Через несколько лет, когда он уже окончил мактаб и начал учиться в медресе, родилась сестра; отец снова подвесил к крюкам люльку, но Омар больше не подходил к ней. Часто он убегал подальше от дома и, сев на корточки под деревом, думал о Юнусе. Иногда ему казалось, что он только во сне видел брата, потому что отец и мать никогда о нем не вспоминали, а он помнил. С детства он привык находить ответы - неизвестность мешала жить, от нее чесалось тело и пропадал сон. Однажды, когда отец уехал в другой город, Омар спросил у матери, чистившей золой медный афтобе: "Мама, а Юнус к нам никогда не придет?" Мать, выронив кувшин, зажала рот грязной ладонью. Утерев слезы, она рассказала сыну, что, когда умер Юнус, у них с отцом не было даже медной фельсы, и они на коленях просили чужих людей, спешивших на кладбище, положить в могилу и Юнуса. Видно, у тех людей было доброе сердце, потому что, сами измученные слезами, они услышали чужое горе. И маленького Юнуса положили в землю и вылили на могилу воду, а мать никогда больше не встречала тех людей, и никто не мог указать ей могилу сына среди чужих могил.

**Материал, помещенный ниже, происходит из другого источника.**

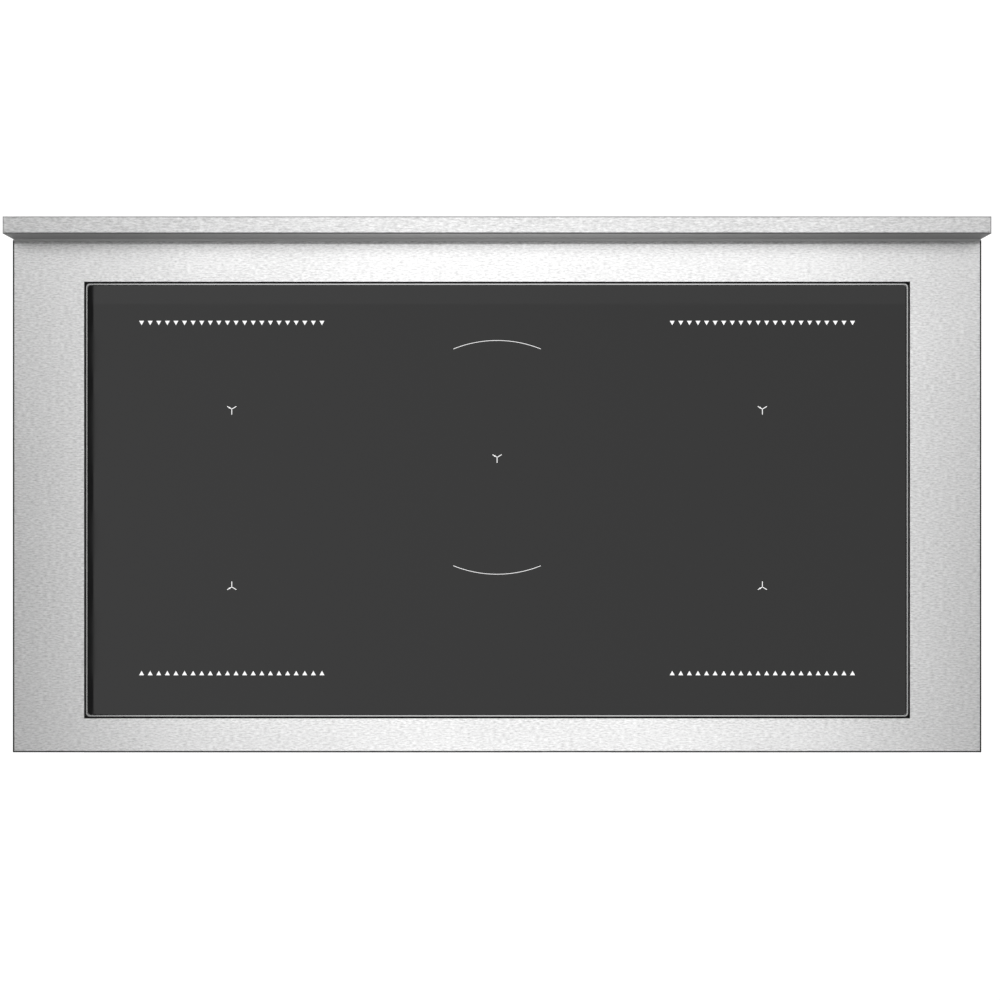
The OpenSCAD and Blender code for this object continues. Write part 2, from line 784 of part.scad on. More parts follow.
// A round knob with a fluted grip, a skirt that lies in its bezel, and the switch's spindle
module knob(x) {
    flutes = 18;
    flute_r = 1.8;
    flute_out = 0.7;
    skirt_top = 6;
    skirt_gap = 0.8;
    pointer_w = 2;
    spindle_l = switch_t - 10;
    translate([x, y_face, panel_z]) rotate([90, 0, 0]) {
        color("silver") difference() {
            union() {
                translate([0, 0, skirt_gap]) cylinder(r = skirt_r, h = skirt_top - 2 * skirt_gap);
                translate([0, 0, skirt_top - skirt_gap])
                    cylinder(r1 = skirt_r, r2 = skirt_r - skirt_gap, h = skirt_gap);
                translate([0, 0, skirt_gap]) cylinder(r = knob_r, h = knob_l - 2 * skirt_gap);
                translate([0, 0, knob_l - skirt_gap])
                    cylinder(r1 = knob_r, r2 = knob_r - skirt_gap, h = skirt_gap);
            }
            for (i = [0:flutes - 1]) rotate((i + 0.5) * 360 / flutes)
                translate([knob_r + flute_out, 0, skirt_top + 2])
                    cylinder(r = flute_r, h = knob_l, $fn = 16);
            translate([-pointer_w / 2, knob_r * 0.25, knob_l - 0.6]) cube([pointer_w, knob_r, over]);
        }
        color("gray") translate([0, 0, -sheet_t - spindle_l])
            cylinder(r = spindle_r, h = sheet_t + spindle_l + over);
    }
}

module clock_display() color("#101010") translate([display_x, y_face, panel_z]) {
    proud = 0.6;
    lens_t = 3;
    module_t = 16;
    upright(-proud, lens_t) rounded(display_w, display_h, 3);
    translate([0, lens_t - proud + module_t / 2 - 0.1, 0])
        cube([display_w - 10, module_t, display_h - 6], center = true);
}

// Ovens

module oven_outline(w, grow) rounded(w + 2 * grow, oven_h + 2 * grow, oven_r + grow);

// A cavity pressed with a flange round its mouth; holes are [x, z, radius] in its back wall
module cavity(x, w, holes) translate([x, 0, oven_z + oven_h / 2]) {
    flange = 12;
    difference() {
        union() {
            upright(y_inside, oven_d + sheet_t) oven_outline(w, sheet_t);
            upright(y_inside, sheet_t) oven_outline(w, flange);
        }
        upright(y_inside - over, oven_d + over) oven_outline(w, 0);
        for (h = holes) translate([h[0], 0, h[1]]) bar_y(h[2], oven_back - over, oven_back + 2 * sheet_t);
    }
}

module main_cavity() color("#26303c")
    cavity(main_x, main_oven_w, [[0, 0, 16], [-lamp_x, lamp_z, lamp_r + touch_gap]]);
module side_cavity() color("#26303c")
    cavity(side_x, side_oven_w, [[-lamp_side_x, lamp_z, lamp_r + touch_gap]]);

module oven_insulation() color("khaki") for (o = ovens) translate([o[0], 0, oven_z + oven_h / 2]) {
    y0 = y_inside + sheet_t;
    side = o[0] == side_x;
    difference() {
        upright(y0, oven_d + insulation_t) oven_outline(o[1], sheet_t + insulation_t);
        upright(y0 - over, oven_d + over) oven_outline(o[1], sheet_t);
        if (!side) bar_y(motor_flange_r + 6, oven_back, oven_back + 2 * insulation_t + over);
        translate([side ? -lamp_side_x : -lamp_x, 0, lamp_z])
            bar_y(lamp_r + 4, oven_back, oven_back + 2 * insulation_t + over);
    }
}

module oven_gaskets() color("#404040") for (o = ovens) translate([o[0], 0, oven_z + oven_h / 2])
    upright(y_frame - door_gap + touch_gap, door_gap - touch_gap) difference() {
        oven_outline(o[1], gasket_inset + gasket_w);
        oven_outline(o[1], gasket_inset);
    }

function level_z(i) = oven_z + level_rise + i * shelf_pitch;

// A wire ladder on one side wall: pairs of rails that a shelf slides between
module ladder(wall_x, side) {
    wire_x = wall_x - side * ladder_in;
    post_x = wire_x + side * ladder_offset;
    post_z0 = level_z(0) - 16;
    post_z1 = level_z(shelf_levels - 1) + 26;
    rail_l = shelf_d + ladder_overhang;
    posts = [first_wire_y + 12, first_wire_y + rail_l / 2, first_wire_y + rail_l - 12];
    for (i = [0:shelf_levels - 1], z = [0, rail_pair]) translate([wire_x, 0, level_z(i) + z])
        bar_y(ladder_wire_r, first_wire_y, first_wire_y + rail_l);
    for (y = posts) translate([post_x, y, post_z0]) cylinder(r = ladder_wire_r, h = post_z1 - post_z0);
    for (y = [posts[0], posts[2]], z = [post_z0 + 6, post_z1 - 6])
        translate([(post_x + wall_x) / 2, y, z]) bar_x(ladder_wire_r, abs(wall_x - post_x));
}

module shelf_supports() color("silver")
    for (o = ovens, side = [-1, 1]) ladder(o[0] + side * o[1] / 2, side);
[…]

Вот о чем думал Хайям. Он печалился, что, побывав в Мекке и Багдаде, Самарканде и Балхе, Газне и Герате, так и не пришел к единственному брату. "Мы виноваты, брат, но я уже иду к тебе. Я возьму тебя на руки, и мы всегда будем вместе. Ты, конечно, не узнаешь меня, Юнус, ведь мне тогда было шесть лет, а сейчас восемьдесят два, зато я знаю столько интересных сказок, умею делать свистульки из глины и камыша и бумажные лодки".
Хайям услышал тихие шаги - вошла сестра.
- Брат, ты спишь?
- Да, сестра, я сплю.
- Но ты же говоришь со мной!
- Это во сне.
- До шуток ли теперь? Пришел имам Мухаммад ал-Багдади.
- Разве ты ему больше не жена, что называешь его так пышно? Скажи: "Пришел твой свояк", - я пойму. Если он пришел поучать меня, ответь, что я умер. А если навестить больного, пусть войдет.